Another article published by the Caribbean Christian Centre for the Deaf also noted that after completing school, "the deaf go through difficult times" and that "employers do not know sign language and have no way to communicate with the deaf", and so many of them are jobless.

"No job means no money to buy food, clothes, or even soap. Without a job, living arrangements are often precarious. Many live at the mercy of others and are often abused," the article noted.

Boyd, Edward and their co-workers, Adrian Gayle, Gary Muir, Nathan Gordon and Demar Hayles, use a variety of methods to communicate with their peers at the resort, including layman signs (universal signs), writing and lip reading.

Gayle, 32, is also a foundation member of staff at the resort which has his roots in Mt Salem, Montego Bay. He attended the Brown's Town School for the Deaf, and serves in the Grand Palladium's stewarding department. He had work experience before going to Palladium as he worked in a bakery in the Montego Bay Freeport.

"I love to work hard. I am not lazy," he told Hospitality Jamaica.

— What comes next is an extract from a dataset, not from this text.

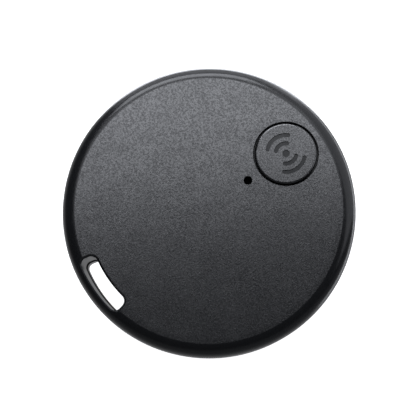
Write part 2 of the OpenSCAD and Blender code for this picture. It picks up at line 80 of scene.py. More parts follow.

The eldest member of the group is 48-year-old Muir. A cook, he has also been working at the resort since it opened. Originally from Barbican in Kingston, he is a graduate of the Lister Mair Gilby School for the Deaf. He spent several years as a food vendor before landing a job at the hotel. His colleague, Nathan Gordon, also started out in the stewarding department, but is assigned to the kitchen. He worked as a mechanic prior to his employment at the resort, five years ago.

Demar Hayles, the newest hearing impaired staff member, commenced work at the hotel six weeks ago. He worked as a baker at a restaurant in Mandeville in the past.

For human resources manager at the Grand Palladium, Sheryl Wilks, the inability to hear and speak does not impact her hearing-impaired team members' on-the-job performance. She said the first hearing impaired staff member that came to an interview was hired and adjusted so well that it set the pace for the hiring of other competent members of the community over the years.

"I happened to meet one of them here who came for an interview, and I found it very challenging to interview him, so I had to write the questions. He in fact had worked before, but not in the hotel industry, but as a labourer ... . He wanted to be a cook, but even our cooks have to be out on the line sometimes, but having heard all of that, I decided to try and see if it worked out," Wilks said.

"I don't even remember sometimes that they are hearing impaired at all. They work well just like anyone else. There is no problem communicating. It is hard sometimes to remember that they have that little impairment because they don't let it get into the way of anything," she added.